Given problem: Starting at the line that contains "for (const side" and stopping at the line that contains "bpy.context.scene.collection.objects.link(empty)", repeat every line exactly, the two end lines included, and nothing else.

· · · · · · ·

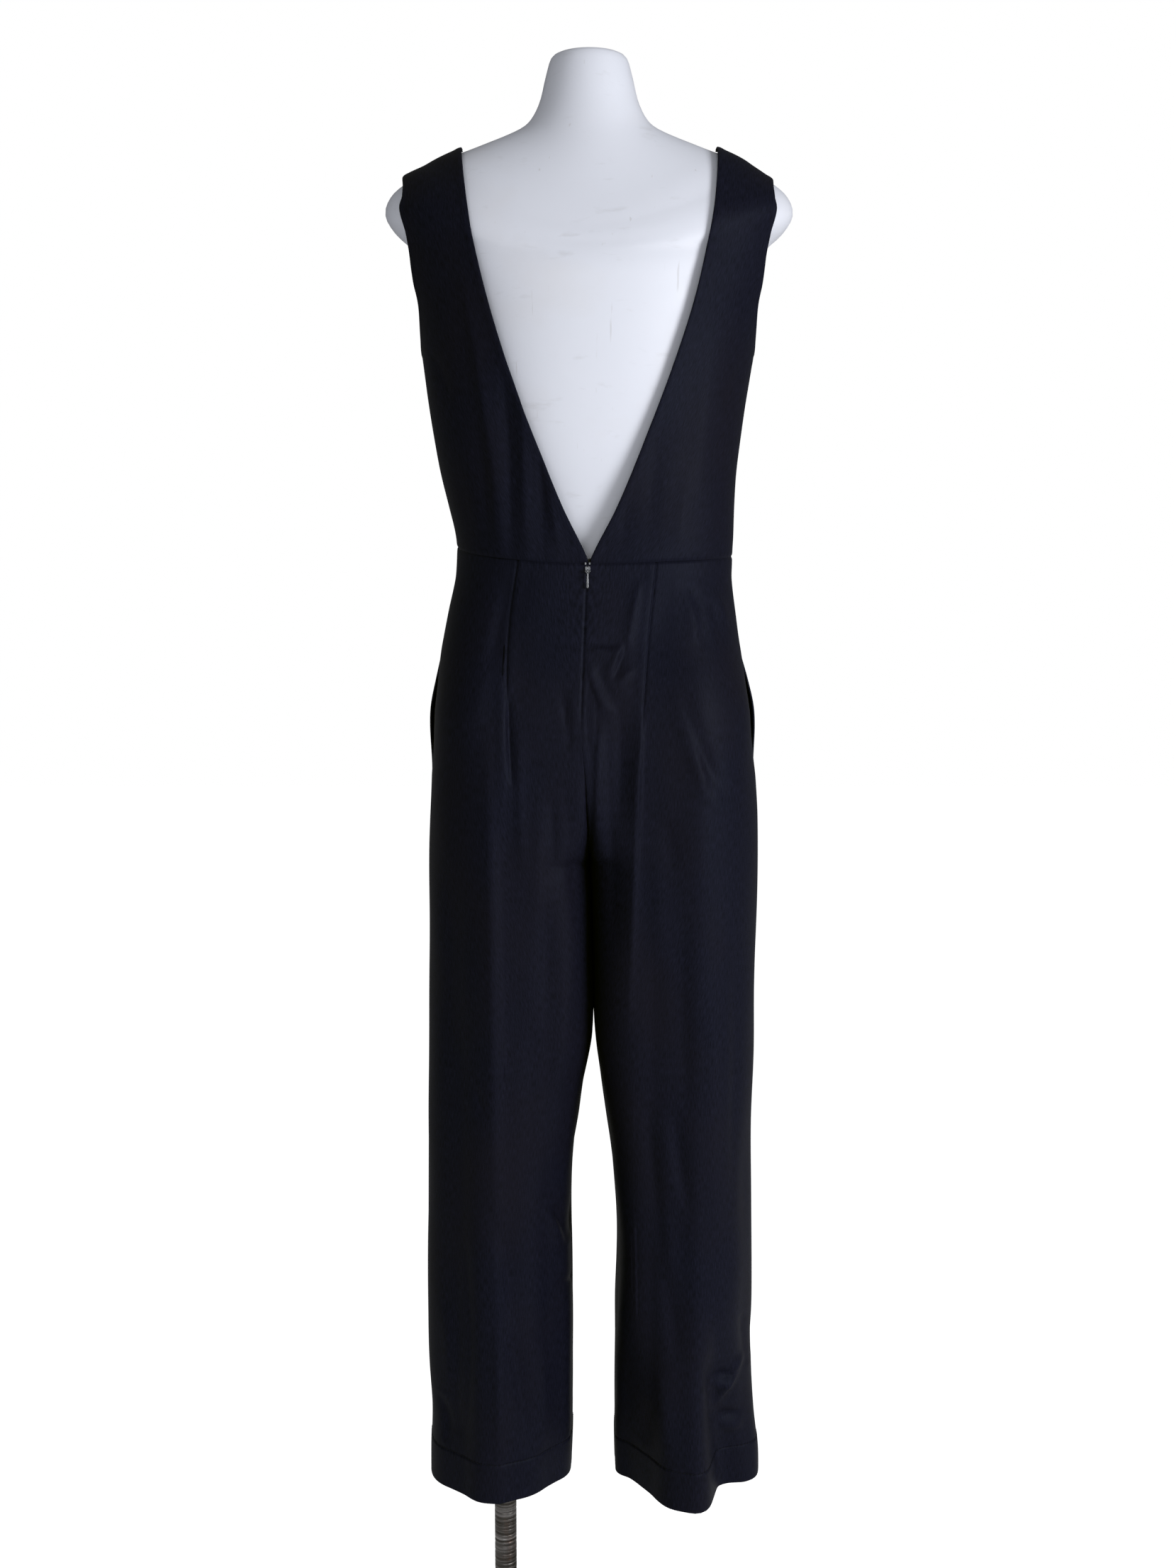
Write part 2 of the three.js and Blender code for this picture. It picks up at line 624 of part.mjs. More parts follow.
// The mouth's front edge stands out and its back edge sinks in
function mouthRise(face, across, height) {
  const nearSide = smooth(across, MOUTH_START, 1);
  return mouthOpen(height) * nearSide * (face > 0 ? -MOUTH_BACK_SINK : MOUTH_FRONT_RISE);
}

function panelHeight(side, face, across, down) {
  return mix(waistHeight(side, face, across), HEM[side], down);
}

function trouserPanel(side, face) {
  const name = `trouser_${face > 0 ? 'back' : 'front'}_${side}`;
  const grid = panelGrid({
    place: (u, v) => trouserPoint(side, face, u, panelHeight(side, face, u, v)),
    columns: evenSteps(TROUSER_COLUMNS),
    rows: TROUSER_ROWS,
    thickness: CLOTH_WALL,
    outward: (side === 'left' ? 1 : -1) * face,
    lift: (u, v) => foldRise(name, u, panelHeight(side, face, u, v)),
    seams: ['first', 'last', 'bottom'],
  });
  return closedWall(grid);
}

// Pocket bag: a sheet that starts inside the back panel at the side seam, runs forward inside the
// front panel, turns back and ends at the front panel's edge
function pocketBag(side) {
  const sign = side === 'left' ? 1 : -1;
  const innerDepth = POCKET_DEPTH + POCKET_WALL + POCKET_HOLLOW;
  const place = (u, v) => {
    const height = mix(POCKET_TOP, POCKET_BOTTOM, v);
    const gape = POCKET_GAPE * mouthOpen(height) * (1 - Math.abs(2 * Math.min(u, 1 - u))) ** 4;
    const open = (1 - smooth(v, 0.9, 1)) * smooth(v, 0, 0.06);
    const hollow = mix(POCKET_PINCH, POCKET_HOLLOW, open) + gape;
    const turn = Math.min(Math.max((u - 0.46) / 0.08, 0), 1);
    const away = u < 0.5 ? u / 0.5 : (1 - u) / 0.5;
    const length = POCKET_REACH * Math.sin(Math.PI * (0.28 + 0.6 * v)) ** 0.6;
    const across = 0.985 - length * away;
    const depth = mix(innerDepth - POCKET_HOLLOW + hollow, POCKET_DEPTH, smooth(turn, 0, 1));
    const step = 0.002;
    const a = trouserPoint(side, -1, across - step, height);
    const b = trouserPoint(side, -1, across + step, height);
    const way = b.sub(a).normalize();
    const inward = new THREE.Vector3(-way.y, way.x, 0).multiplyScalar(sign);
    return trouserPoint(side, -1, across, height).addScaledVector(inward, depth);
  };
  const columns = [0, 0.12, 0.24, 0.36, 0.46, 0.5, 0.54, 0.64, 0.76, 0.88, 1];
  const rows = evenSteps(9);
  return closedWall(panelGrid({ place, columns, rows, thickness: POCKET_WALL, outward: -sign }));
}

// Dress form as one closed body, with a flat bottom face and a nearly flat neck top
function formTorso() {
  const points = [];
  const faces = [];
  const angles = [...FORM_ANGLES, ...FORM_ANGLES.slice(1, -1).reverse().map((angle) => 360 - angle)];
  const segments = angles.length;
  for (const level of FORM_LEVELS) {
    for (const angle of angles) points.push(formPoint(toRadians(angle), level));
  }
  for (let ring = 0; ring + 1 < FORM_LEVELS.length; ring += 1) {
    for (let segment = 0; segment < segments; segment += 1) {
      const next = (segment + 1) % segments;
      const a = ring * segments + segment;
      const b = ring * segments + next;
      faces.push(a, b, b + segments, a, b + segments, a + segments);
    }
  }
  const bottom = points.push(new THREE.Vector3(0, 0, FORM_LEVELS[0])) - 1;
  const top = points.push(new THREE.Vector3(0, 0, FORM_TOP)) - 1;
  const lastRing = (FORM_LEVELS.length - 1) * segments;
  for (let segment = 0; segment < segments; segment += 1) {
    const next = (segment + 1) % segments;
    faces.push(bottom, next, segment);
    faces.push(top, lastRing + segment, lastRing + next);
  }
  return meshGeometry(points, faces);
}

// Turned part standing on +Z, from a closed outline of [radius, height] pairs
function turned(outline, sides) {
  const profile = outline.map(([radius, height]) => new THREE.Vector2(radius, height));
  const geometry = new THREE.LatheGeometry(profile, sides);
  geometry.rotateX(Math.PI / 2);
  geometry.deleteAttribute('normal');
  geometry.deleteAttribute('uv');
  return mergeVertices(geometry, 1e-4);
}

function extruded(outline, holes, thickness) {
  const shape = new THREE.Shape(outline);
  shape.holes = holes.map((hole) => new THREE.Path(hole));
  const geometry = new THREE.ExtrudeGeometry(shape, { depth: thickness, bevelEnabled: false });
  geometry.translate(0, 0, -thickness / 2);
  geometry.deleteAttribute('normal');
  geometry.deleteAttribute('uv');
  return mergeVertices(geometry, 1e-4);
}

function circle(radius, sides, start = 0, end = 2 * Math.PI) {
  const isWhole = end - start > 2 * Math.PI - 1e-6;
  const count = isWhole ? sides : sides + 1;
  return Array.from({ length: count }, (_, index) => {
    const angle = start + ((end - start) * index) / sides;
    return new THREE.Vector2(radius * Math.cos(angle), radius * Math.sin(angle));
  });
}

const formBottom = FORM_LEVELS[0];
const poleTop = formBottom - FACE_GAP;
const poleBottom = BASE_HEIGHT + FACE_GAP;
const sliderFace = trouserPoint('left', 1, 0, TAB_HINGE_Z - SLIDER_HEIGHT / 2).y;
const hingeY = sliderFace + SLIDER_SEAT + SLIDER_PLATE + TAB_HINGE_STANDOFF;

function standPole() {
  const outline = [[0, poleBottom], [POLE_RADIUS, poleBottom], [POLE_RADIUS, poleTop], [0, poleTop]];
  return turned(outline, POLE_SIDES);
}

function formFlange() {
  const bore = POLE_RADIUS + FACE_GAP + 0.2;
  const bottom = poleTop - FLANGE_HEIGHT;
  return turned(
    [
      [bore, bottom],
      [FLANGE_RADIUS - 10, bottom],
      [FLANGE_RADIUS - 9, bottom + 10],
      [FLANGE_RADIUS, bottom + 12],
      [FLANGE_RADIUS, poleTop],
      [bore, poleTop],
      [bore, bottom],
    ],
    POLE_SIDES,
  );
}

function standCollar() {
  const bore = POLE_RADIUS + FACE_GAP + 0.2;
  const bottom = BASE_HEIGHT + FACE_GAP;
  return turned(
    [
      [bore, bottom],
      [COLLAR_RADIUS, bottom],
      [COLLAR_RADIUS, bottom + 5],
      [COLLAR_RADIUS - 7, bottom + 9],
      [COLLAR_RADIUS - 8, bottom + COLLAR_HEIGHT - 2],
      [COLLAR_RADIUS - 10, bottom + COLLAR_HEIGHT],
      [bore, bottom + COLLAR_HEIGHT],
      [bore, bottom],
    ],
    POLE_SIDES,
  );
}

function standBase() {
  return turned(
    [
      [0, 0],
      [BASE_RADIUS, 0],
      [BASE_RADIUS, BASE_HEIGHT - BASE_EDGE],
      [BASE_RADIUS - BASE_EDGE * 0.3, BASE_HEIGHT - BASE_EDGE * 0.3],
      [BASE_RADIUS - BASE_EDGE, BASE_HEIGHT],
      [0, BASE_HEIGHT],
    ],
    BASE_SIDES,
  );
}

// Tape of the concealed zip, just inside the centre-back seam
function zipTape() {
  const place = (u, v) => {
    const height = mix(ZIP_TAPE_TOP, ZIP_TAPE_BOTTOM, v);
    const flush = trouserPoint('left', 1, 0, Math.min(height, WAIST_BACK - 1));
    const x = flush.x + mix(-0.5, 0.5, u) * ZIP_TAPE_WIDTH;
    const sink = CLOTH_WALL + ZIP_TAPE_CLEARANCE + 0.012 * (x - flush.x) ** 2;
    return new THREE.Vector3(x, flush.y - sink, height);
  };
  const grid = panelGrid({
    place,
    columns: evenSteps(4),
    rows: evenSteps(8),
    thickness: ZIP_TAPE_WALL,
    outward: 1,
  });
  return closedWall(grid);
}

function toSolid(geometry) {
  const bare = geometry.clone();
  bare.deleteAttribute('normal');
  bare.deleteAttribute('uv');
  const merged = mergeVertices(bare, 1e-5);
  const vertProperties = new Float32Array(merged.attributes.position.array);
  const triVerts = new Uint32Array(merged.index.array);
  return new wasm.Manifold(new wasm.Mesh({ numProp: 3, vertProperties, triVerts }));
}

function fromSolid(solid) {
  const mesh = solid.getMesh();
  const geometry = new THREE.BufferGeometry();
  geometry.setAttribute('position', new THREE.Float32BufferAttribute(mesh.vertProperties, 3));
  geometry.setIndex([...mesh.triVerts]);
  return geometry;
}

function block(width, depth, height, y, z, x = 0) {
  return toSolid(new THREE.BoxGeometry(width, depth, height).translate(x, y, z));
}

// Outline in the YZ plane, extruded along X and centred on it
function acrossX(outline, holes, width) {
  const geometry = extruded(outline, holes, width);
  geometry.rotateY(QUARTER);
  geometry.rotateX(QUARTER);
  return toSolid(geometry);
}

// Slider: a plate on the seam with two ears, and a bail bar between them. The origin is the hinge.
function zipSlider() {
  const plateY = -TAB_HINGE_STANDOFF - SLIDER_PLATE / 2;
  const plateZ = 1.6;
  const earDepth = TAB_HINGE_STANDOFF + BAIL_RADIUS + 0.6;
  const earX = (SLIDER_WIDTH - SLIDER_EAR) / 2;
  const earY = -TAB_HINGE_STANDOFF + earDepth / 2 - 0.1;
  return fromSolid(
    block(SLIDER_WIDTH, SLIDER_PLATE, SLIDER_HEIGHT, plateY, plateZ)
      .add(block(SLIDER_EAR, earDepth, 3, earY, 0, earX))
      .add(block(SLIDER_EAR, earDepth, 3, earY, 0, -earX))
      .add(acrossX(circle(BAIL_RADIUS, 12), [], SLIDER_WIDTH - SLIDER_EAR)),
  );
}

// Pull tab: an eye round the bail bar and a slim plate that hangs from it
function pullTab() {
  const eyeWidth = SLIDER_WIDTH - 2 * SLIDER_EAR - 2 * TAB_SIDE_GAP;
  const plateTop = (TAB_EYE_INNER + TAB_EYE_OUTER) / 2;
  const halfTip = TAB_TIP_WIDTH / 2;
  const tip = circle(halfTip, 8, Math.PI, 2 * Math.PI).slice(1, -1);
  for (const point of tip) point.y += halfTip - TAB_LENGTH;
  const outline = [
    new THREE.Vector2(-eyeWidth / 2, -plateTop),
    new THREE.Vector2(-halfTip, -TAB_LENGTH + halfTip),
    ...tip,
    new THREE.Vector2(halfTip, -TAB_LENGTH + halfTip),
    new THREE.Vector2(eyeWidth / 2, -plateTop),
  ];
  const plate = extruded(outline, [], TAB_WALL);
  plate.rotateX(QUARTER);
  const eye = acrossX(circle(TAB_EYE_OUTER, 16), [circle(TAB_EYE_INNER, 12)], eyeWidth);
  return fromSolid(eye.add(toSolid(plate)));
}

const colours = {
  cloth: new THREE.MeshStandardMaterial({ color: 0x14161f, roughness: 0.62, metalness: 0 }),
  pocketing: new THREE.MeshStandardMaterial({ color: 0x0d0e13, roughness: 0.75, metalness: 0 }),
  zipMetal: new THREE.MeshStandardMaterial({ color: 0x6c6e72, roughness: 0.35, metalness: 1 }),
  formPaint: new THREE.MeshStandardMaterial({ color: 0xd9dce4, roughness: 0.55, metalness: 0 }),
  poleSteel: new THREE.MeshStandardMaterial({ color: 0x4a4644, roughness: 0.35, metalness: 1 }),
  basePaint: new THREE.MeshStandardMaterial({ color: 0x24242a, roughness: 0.5, metalness: 0.2 }),
};

const group = new THREE.Group();

function addPart(name, geometry, material, position = [0, 0, 0]) {
  const part = new THREE.Mesh(geometry, material);
  part.name = name;
  part.position.set(...position);
  group.add(part);
}

for (const side of ['left', 'right']) {
  addPart(`bodice_back_${side}`, backBodice(side), colours.cloth);
  addPart(`trouser_back_${side}`, trouserPanel(side, 1), colours.cloth);
  addPart(`trouser_front_${side}`, trouserPanel(side, -1), colours.cloth);
  addPart(`pocket_${side}`, pocketBag(side), colours.pocketing);
}
addPart('bodice_front', frontBodice(), colours.cloth);
addPart('zip_tape', zipTape(), colours.pocketing);
addPart('zip_slider', zipSlider(), colours.zipMetal, [SLIDER_X, hingeY, TAB_HINGE_Z]);
addPart('zip_pull_tab', pullTab(), colours.zipMetal, [SLIDER_X, hingeY, TAB_HINGE_Z]);
addPart('form_torso', formTorso(), colours.formPaint);
addPart('form_flange', formFlange(), colours.poleSteel, [POLE_X, 0, 0]);
addPart('stand_pole', standPole(), colours.poleSteel, [POLE_X, 0, 0]);
addPart('stand_collar', standCollar(), colours.poleSteel, [POLE_X, 0, 0]);
addPart('stand_base', standBase(), colours.basePaint);

export default group;
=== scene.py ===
"""Dark navy sleeveless jumpsuit with an open V back, worn by a limbless dress form on a pole stand.

Sizes in the tables are millimetres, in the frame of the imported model: +Z up, the garment's back
towards +Y and the wearer's left towards +X. Blender's own units are metres.
"""

import json
import math

import bpy
import numpy as np
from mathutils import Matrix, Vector


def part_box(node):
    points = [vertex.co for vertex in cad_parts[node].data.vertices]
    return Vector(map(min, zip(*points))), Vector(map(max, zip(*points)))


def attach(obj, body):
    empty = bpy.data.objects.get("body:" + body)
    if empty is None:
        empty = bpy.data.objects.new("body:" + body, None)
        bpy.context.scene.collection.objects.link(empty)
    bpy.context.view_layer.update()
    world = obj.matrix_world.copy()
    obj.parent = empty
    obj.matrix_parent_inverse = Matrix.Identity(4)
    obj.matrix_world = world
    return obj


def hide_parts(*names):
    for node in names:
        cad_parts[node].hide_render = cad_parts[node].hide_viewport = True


bl_info = {
    "name": "Jumpsuit on a Dress Form",
    "version": (1, 0, 0),
    "blender": (4, 5, 0),
    "location": "View3D > Sidebar > Jumpsuit",
    "description": "Builds a sleeveless jumpsuit and its dress form round their packed frame",
    "category": "Add Mesh",
}

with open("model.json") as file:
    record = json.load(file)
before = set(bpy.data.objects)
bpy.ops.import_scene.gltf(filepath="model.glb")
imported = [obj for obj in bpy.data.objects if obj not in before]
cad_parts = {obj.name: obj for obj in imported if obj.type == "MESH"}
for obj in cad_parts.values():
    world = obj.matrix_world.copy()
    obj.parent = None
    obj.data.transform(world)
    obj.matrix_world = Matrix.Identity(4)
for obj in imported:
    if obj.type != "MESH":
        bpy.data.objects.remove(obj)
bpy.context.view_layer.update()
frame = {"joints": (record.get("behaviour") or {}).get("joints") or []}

MM = 0.001
GARMENT_BODY = "jumpsuit_on_form"
TAB_BODY = "pull_tab"
SIDES = ("left", "right")
SIGN = {"left": 1, "right": -1}
BACK = 1
FRONT = -1
FACE_NAMES = {BACK: "back", FRONT: "front"}


def table(names, *rows):
    """Rows of numbers with named columns, in the order of the first column."""
    return dict(zip(names.split(), np.array(rows, float).T))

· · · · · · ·

Correct answer:
for (const side of ['left', 'right']) {
  addPart(`bodice_back_${side}`, backBodice(side), colours.cloth);
  addPart(`trouser_back_${side}`, trouserPanel(side, 1), colours.cloth);
  addPart(`trouser_front_${side}`, trouserPanel(side, -1), colours.cloth);
  addPart(`pocket_${side}`, pocketBag(side), colours.pocketing);
}
addPart('bodice_front', frontBodice(), colours.cloth);
addPart('zip_tape', zipTape(), colours.pocketing);
addPart('zip_slider', zipSlider(), colours.zipMetal, [SLIDER_X, hingeY, TAB_HINGE_Z]);
addPart('zip_pull_tab', pullTab(), colours.zipMetal, [SLIDER_X, hingeY, TAB_HINGE_Z]);
addPart('form_torso', formTorso(), colours.formPaint);
addPart('form_flange', formFlange(), colours.poleSteel, [POLE_X, 0, 0]);
addPart('stand_pole', standPole(), colours.poleSteel, [POLE_X, 0, 0]);
addPart('stand_collar', standCollar(), colours.poleSteel, [POLE_X, 0, 0]);
addPart('stand_base', standBase(), colours.basePaint);

export default group;
=== scene.py ===
"""Dark navy sleeveless jumpsuit with an open V back, worn by a limbless dress form on a pole stand.

Sizes in the tables are millimetres, in the frame of the imported model: +Z up, the garment's back
towards +Y and the wearer's left towards +X. Blender's own units are metres.
"""

import json
import math

import bpy
import numpy as np
from mathutils import Matrix, Vector


def part_box(node):
    points = [vertex.co for vertex in cad_parts[node].data.vertices]
    return Vector(map(min, zip(*points))), Vector(map(max, zip(*points)))


def attach(obj, body):
    empty = bpy.data.objects.get("body:" + body)
    if empty is None:
        empty = bpy.data.objects.new("body:" + body, None)
        bpy.context.scene.collection.objects.link(empty)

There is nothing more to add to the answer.